O camponês vive em paz
Por mais recurso que tenha
Prefere um fogão de lenha
Do que um fogão à gás.
Pelas telhas e frechás
Sai fumaça do fogão
Que se espalham no oitão
Cheiro de café coado.
Quer ver um reino encantado
Passe os tempos no sertão”.

Cordel remonta a genealogia da literatura da humanidade

Para o senso comum, a literatura de cordel é um estilo literário propriamente brasileiro. Porém, ao se fazer um estudo mais profundo, se vai verificar que ele está ligado ao surgimento da literatura na humanidade. Os primeiros grandes escritos não eram em prosa, mas em verso. Um exemplo disto são as grandes narrativas sagradas, como a Odisséia, de Ulisses, Os poemas de Judite, Bíblica Judaica, O Avesta, na Pérsia, e os milenares poemas que compõem a coletânea dos Vedas, livro sagrado do hinduísmo.
Mas, a história da literatura de cordel propriamente dita, parece começar com o romanceiro luso-espanhol da Idade Média e no Renascimento O nome estaria ligado à forma como ele seria comercializado na Península Ibérica. Cordel significa cordão, em Portugual, onde a literatura era dependurada. Gil Vicente (1465-1536) foi um dos escritores que mais vendeu este tipo de impresso.

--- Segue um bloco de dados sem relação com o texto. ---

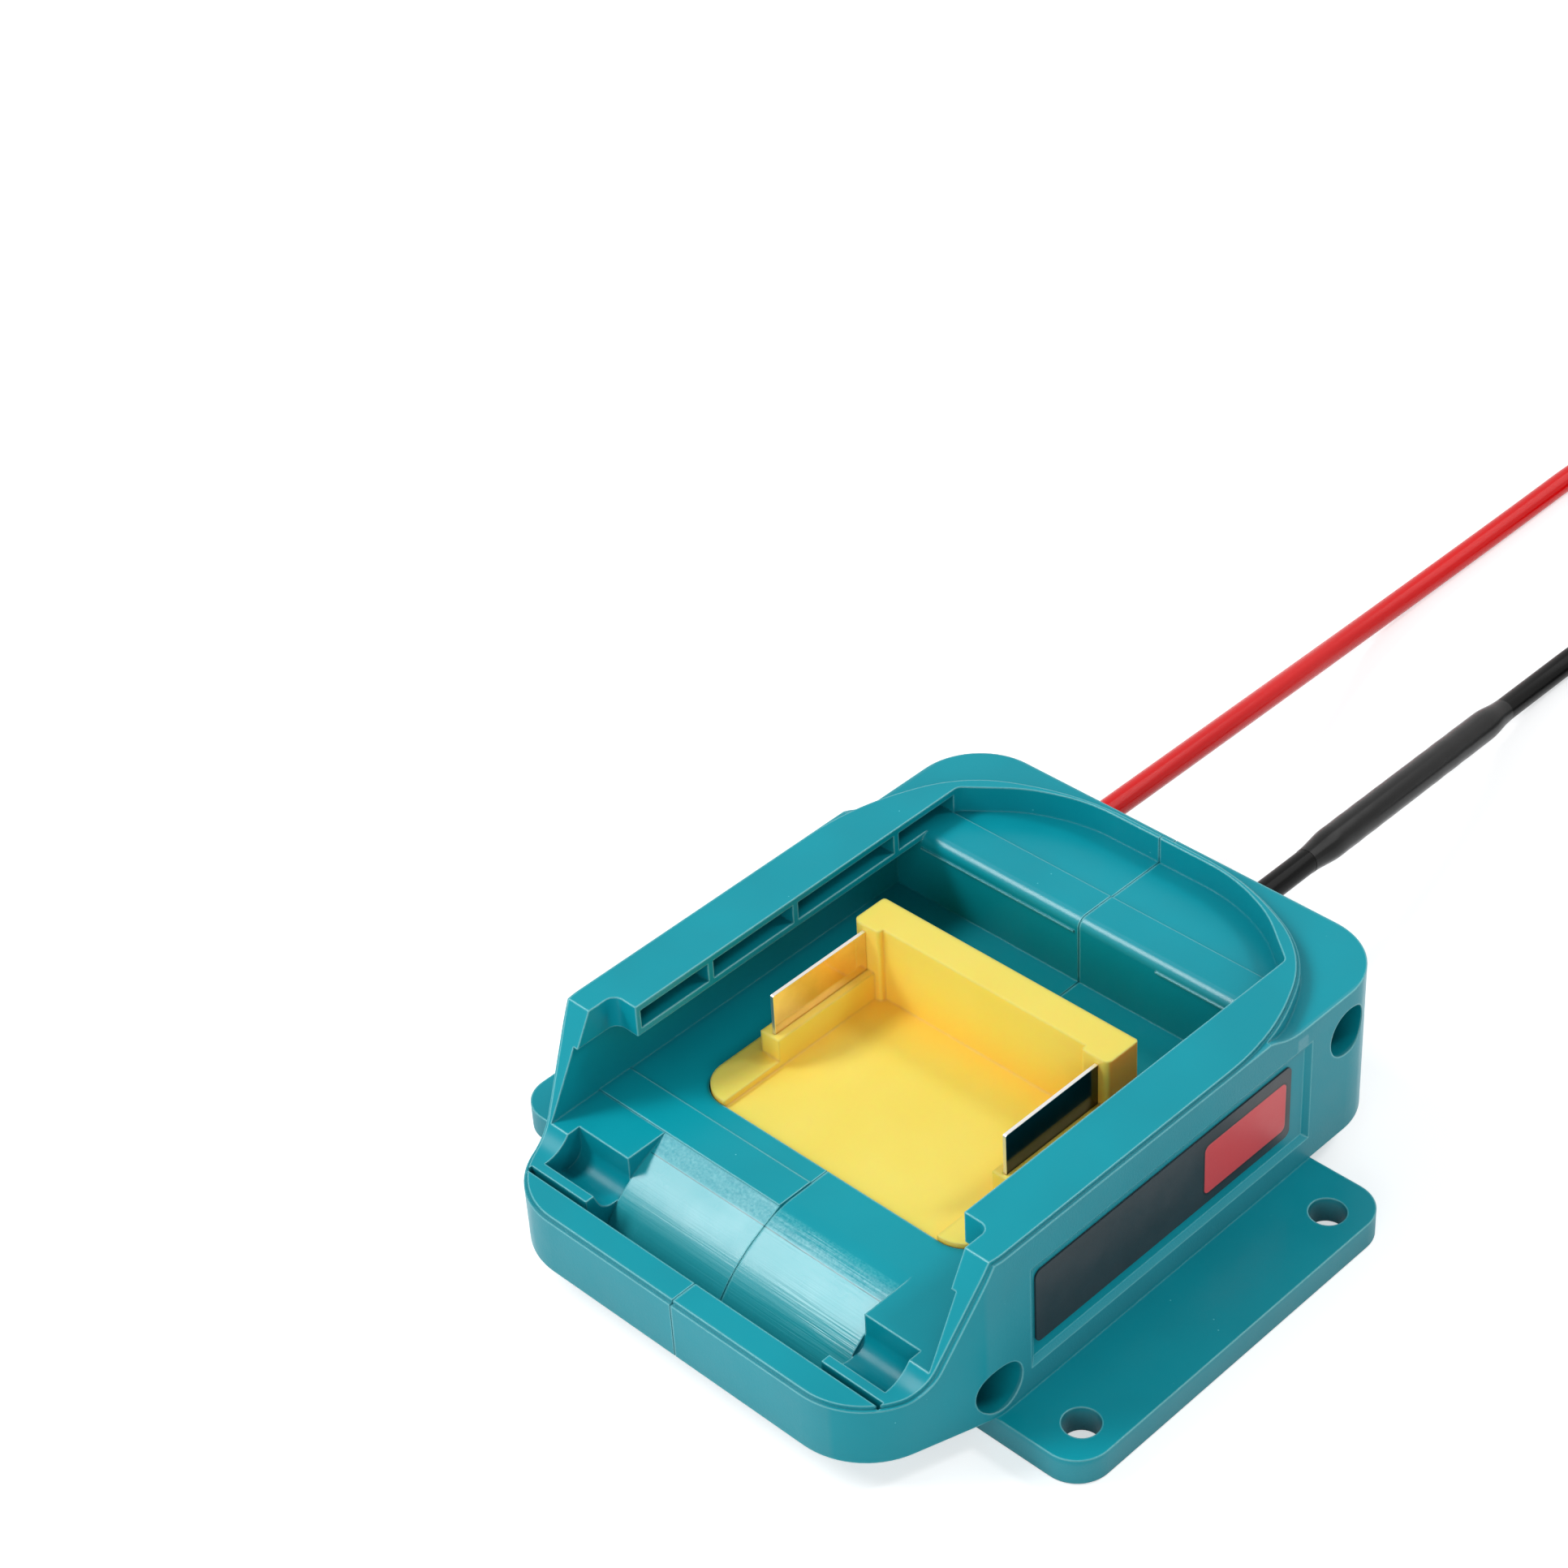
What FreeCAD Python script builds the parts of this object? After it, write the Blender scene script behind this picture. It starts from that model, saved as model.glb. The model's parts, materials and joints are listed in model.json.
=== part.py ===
import FreeCAD, Part
import math
import os
import Sketcher

# Slide-on battery adapter with two free wires.
# Millimetres, +Z up with the battery cavity opening upwards, z = 0 at the underside
# of the mounting plate, +Y towards the wires, +X towards the side of the black wire.

SIZES = {
    # body
    "body_length": 97.4,
    "body_width": 74.0,
    "body_height": 30.0,
    "seam_gap": 0.2,
    "front_corner_radius": 11.5,
    "rear_corner_radius": 10.0,
    "taper_length": 19.1,
    "taper_inset": 6.4,
    "taper_radius": 12.0,
    # bevel round the underside
    "bevel_height": 4.0,
    "bevel_front_run": 7.2,
    "bevel_side_run": 6.4,
    "bevel_rear_run": 3.8,
    "bevel_taper_inset": 4.7,
    "bevel_front_radius": 7.5,
    "bevel_rear_radius": 7.5,
    # mounting flanges
    "flange_span": 100.6,
    "flange_thickness": 4.0,
    "flange_length": 61.4,
    "flange_corner": 5.0,
    "flange_from_front": 18.7,
    "bolt_hole": 5.0,
    "bolt_from_flange_side": 5.3,
    "bolt_from_flange_front": 6.3,
    "bolt_from_flange_rear": 6.6,
    # front lip and the slope behind it
    "lip_height": 13.3,
    "lip_width": 4.4,
    "slope_foot": 9.95,
    "slope_top": 18.7,
    "slope_fillet": 5.0,
    # narrow step round the outer rim
    "rim_step_width": 0.5,
    "rim_step_depth": 0.5,
    # ledge and raised ring at the rear
    "ledge_height": 27.5,
    "ledge_start": 27.2,
    "ledge_end": 22.2,
    "ledge_blend": 11.0,
    "ring_side_set": 25.3,
    "ring_corner_set": 9.5,
    "ring_corner_inset": 7.1,
    "ring_rear_set": 2.5,
    "ring_rear_inset": 22.65,
    "ring_side_radius": 40.0,
    "ring_corner_radius": 20.0,
    "ring_rear_radius": 37.0,
    "bay_corner_set": 12.7,
    "bay_bend_inset": 16.0,
    "bay_bend_set": 6.9,
    "bay_rear_inset": 24.0,
    "bay_rear_set": 3.6,
    "bay_corner_radius": 1.5,
    "bay_bend_radius": 20.0,
    "bay_rear_radius": 25.0,
    # cavity, shelf and rails
    "floor_height": 15.4,
    "floor_skin": 2.0,
    "shelf_height": 26.1,
    "shelf_depth": 20.3,
    "shelf_round": 1.5,
    "shelf_step_ahead": 0.9,
    "shelf_step": 0.25,
    "shelf_line_red_drop": 2.1,
    "shelf_line_black_drop": 1.5,
    "shelf_line_height": 0.3,
    "shelf_line_depth": 0.2,
    "shelf_line_red_start": 0.8,
    "shelf_line_black_start": 13.2,
    "floor_band_rear": 25.2,
    "floor_band_height": 0.15,
    "cavity_width": 66.4,
    "notch_width": 64.9,
    "rail_gap": 56.8,
    "rail_underside": 25.1,
    "rail_from_front": 23.1,
    "notch_round": 1.5,
    "rail_pocket_low": 26.1,
    "rail_pocket_high": 29.0,
    "rail_pocket_depth": 3.0,
    "rail_rib": 1.0,
    "rail_pocket_end": 0.8,
    "rail_pocket_first": 12.2,
    "rail_pocket_second": 14.9,
    "rail_pocket_last": 4.4,
    # ramp behind the lip
    "ramp_width": 41.6,
    "ramp_top": 19.6,
    "ramp_crest_radius": 9.0,
    "ramp_crest_end": 23.0,
    "ramp_line_set": 16.9,
    "ramp_line_height": 14.15,
    "ramp_bend_set": 11.5,
    "ramp_bend_height": 11.46,
    "ramp_bend_radius": 19.0,
    "ramp_foot_set": 6.55,
    "ramp_foot_height": 5.0,
    # small end troughs and thin slots
    "trough_end": 60.0,
    "trough_rear_set": 13.0,
    "trough_front_set": 6.2,
    "trough_bend_set": 8.1,
    "trough_bottom": 9.9,
    "trough_rear_round": 2.6,
    "trough_front_round": 2.9,
    "slot_end": 62.0,
    "slot_width": 0.9,
    "slot_depth": 3.8,
    # hollow inside
    "plate_skin": 2.5,
    "side_skin": 2.4,
    "front_solid": 19.2,
    "rear_skin": 2.5,
    "hollow_rear_base": 6.0,
    "shelf_wall": 2.0,
    "hollow_corner": 7.6,
    # recesses for the side labels
    "recess_depth": 0.6,
    "recess_slope": 1.0,
    "recess_behind": 3.8,
    "recess_ahead": 1.3,
    "recess_below": 3.0,
    "recess_above": 1.8,
    "label_thickness": 0.25,
    "label_round": 1.0,
    "label_low": 10.8,
    "voltage_label_rear_set": 21.6,
    "voltage_label_length": 49.4,
    "voltage_label_tall": 11.9,
    "icon_label_rear_set": 22.0,
    "icon_label_length": 50.1,
    "icon_label_tall": 11.2,
    # housing screws
    "screw_bore_radius": 3.7,
    "screw_boss_radius": 4.6,
    "shank_boss_radius": 3.4,
    "screw_seat": 14.0,
    "screw_seat_skin": 2.5,
    "screw_shank_radius": 1.45,
    "screw_head_radius": 2.8,
    "screw_head_height": 2.2,
    "screw_reach": 9.0,
    "screw_socket": 12.0,
    "screw_clearance": 0.1,
    "front_screw_set": 19.8,
    "front_screw_height": 8.4,
    "rear_screw_set": 10.2,
    "rear_screw_height": 21.1,
    "cross_slot_width": 0.7,
    "cross_slot_length": 3.0,
    "cross_slot_depth": 1.2,
    # terminal block
    "block_width": 48.3,
    "block_front": 28.35,
    "block_length": 35.0,
    "block_corner": 4.85,
    "block_clearance": 0.15,
    "block_base": 11.4,
    "block_floor": 15.0,
    "block_edge_height": 16.0,
    "block_inner_width": 37.4,
    "block_flange_reach": 1.6,
    "block_flange_thickness": 1.85,
    "rib_width": 44.0,
    "rib_height": 19.5,
    "rib_front": 38.7,
    "wall_width": 44.2,
    "wall_height": 27.0,
    "wall_thickness": 5.1,
    "wall_from_rear": 0.35,
    "wall_return": 6.0,
    "wall_return_thickness": 4.5,
    "wall_rear_round": 0.5,
    "wall_front_round": 0.9,
    # contact blades
    "blade_spacing": 40.4,
    "blade_thickness": 0.5,
    "blade_front": 39.4,
    "blade_top": 26.0,
    "blade_corner": 0.3,
    "blade_shoulder": 12.4,
    "blade_slot_clearance": 0.05,
    "tail_from_blade_end": 6.45,
    "tail_width": 6.0,
    "tail_end": 5.5,
    # rests under the terminal block
    "rest_clearance": 0.05,
    "rest_thickness": 2.0,
    "front_rest_set": 33.7,
    "front_rest_inner": 2.0,
    "front_rest_outer": 25.0,
    "side_rest_set": 57.0,
    "side_rest_length": 5.0,
    "side_rest_inner": 22.6,
    "side_rest_outer": 25.2,
    # wires
    "wire_radius": 1.85,
    "conductor_radius": 1.0,
    "sleeve_radius": 2.4,
    "sleeve_end_skin": 0.25,
    "sleeve_taper": 6.0,
    "sleeve_bore_gap": 0.05,
    "wire_hole_gap": 0.1,
    "wire_exit_height": 15.5,
    "red_exit": -21.3,
    "black_exit": 7.1,
    "bare_end": 8.0,
    "inner_bare": 8.0,
    "joint_height": 8.0,
    "solder_radius": 1.9,
    "solder_length": 4.0,
    "solder_film": 0.2,
}

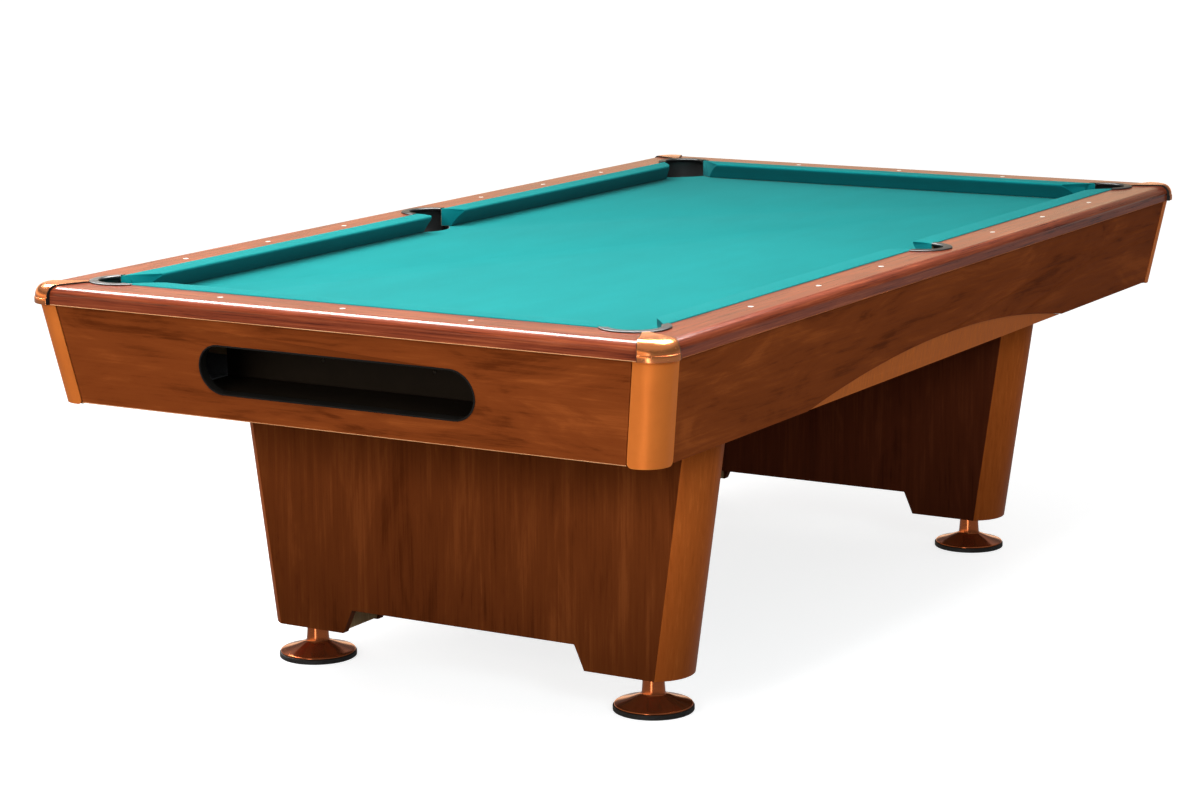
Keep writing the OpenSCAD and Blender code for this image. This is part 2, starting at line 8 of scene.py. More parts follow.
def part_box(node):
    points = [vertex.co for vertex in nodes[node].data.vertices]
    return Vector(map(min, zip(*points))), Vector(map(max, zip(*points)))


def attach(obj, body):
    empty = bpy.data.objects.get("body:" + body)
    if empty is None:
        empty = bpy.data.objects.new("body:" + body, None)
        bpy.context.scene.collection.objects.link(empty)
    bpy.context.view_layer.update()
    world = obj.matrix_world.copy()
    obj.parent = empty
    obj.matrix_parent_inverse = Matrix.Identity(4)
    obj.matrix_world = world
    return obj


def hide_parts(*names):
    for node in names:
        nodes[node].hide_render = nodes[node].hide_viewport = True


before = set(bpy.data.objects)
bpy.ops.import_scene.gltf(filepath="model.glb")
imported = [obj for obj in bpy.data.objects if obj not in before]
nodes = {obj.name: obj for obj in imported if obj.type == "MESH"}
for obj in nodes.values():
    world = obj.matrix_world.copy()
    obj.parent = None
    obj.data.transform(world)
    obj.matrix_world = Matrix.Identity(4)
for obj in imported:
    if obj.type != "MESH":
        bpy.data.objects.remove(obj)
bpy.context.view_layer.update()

# ---------------------------------------------------------------- dimensions, in metres

MM = 0.001
HALF_X = 0.560              # cushion nose lines
HALF_Y = 1.120
RAIL_TOP = 0.823
BED = 0.785                 # top of the cloth
CUSHION_W = 0.052           # nose to wood
RAIL_W = 0.144              # nose to the rail's outer face
CORNER_NOSE_GAP = 0.086
CORNER_BACK_GAP = 0.024
SIDE_NOSE_GAP = 0.064
SIDE_BACK_GAP = 0.050
CORNER_IN = 0.014           # pocket centres, outwards from the nose lines
SIDE_IN = 0.048
LINER_R = 0.066
SLATE_OVER = 0.080

RIGHT, REAR, LEFT, FRONT = range(4)
SIDES = (RIGHT, REAR, LEFT, FRONT)
SIDE_NAMES = {RIGHT: "right", REAR: "rear", LEFT: "left", FRONT: "front"}
CORNERS = {"front_left": (-1, -1), "front_right": (1, -1),
           "rear_left": (-1, 1), "rear_right": (1, 1)}


def out_half(side):
    """Distance from the middle of the bed to the side's nose line."""
    return HALF_X if side in (RIGHT, LEFT) else HALF_Y


def along_half(side):
    """Half the length of the side's nose line."""
    return HALF_Y if side in (RIGHT, LEFT) else HALF_X


def side_point(side, u, v, z):
    """A point u outwards from the side's nose line, v along the side, at height z."""
    x, y = out_half(side) + u, v
    turn = side * math.pi / 2
    return Vector((x * math.cos(turn) - y * math.sin(turn),
                   x * math.sin(turn) + y * math.cos(turn), z))


def corner_point(sx, sy, u, v, z):
    """A point u and v past the nose lines that meet at a corner, at height z."""
    return Vector((sx * (HALF_X + u), sy * (HALF_Y + v), z))


# ---------------------------------------------------------------- node trees

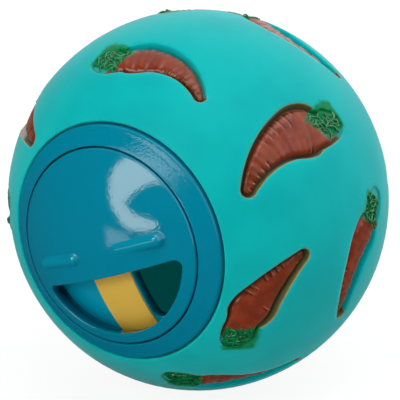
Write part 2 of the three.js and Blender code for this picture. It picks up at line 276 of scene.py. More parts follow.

Literatura símbolo do Nordeste

No Brasil, este gênero literário é uma espécie de símbolo do Nordeste, especificamente nas regiões do Seridó do RN e PB e Cariri (CE). Também estas duas regiões foram habitadas por portugueses, motivados pela agropecuária, os quais trariam consigo a cultura luso. Porém, é na segunda metade do Século XIX começaram as impressões de folhetos brasileiros, com características próprias daqui. Os temas incluem desde fatos do cotidiano, episódios históricos, lendas, temas religiosos, entre muitos outros. As façanhas do cangaceiro Lampião (1900-1938) e o suicídio do presidente Getúlio Vargas (1883-1954) são alguns dos assuntos de cordéis que tiveram maior tiragem no passado. Não há limite para a criação de temas dos folhetos. Praticamente todo e qualquer assunto pode virar cordel nas mãos de um poeta competente, como é o caso do professor Rariosvaldo.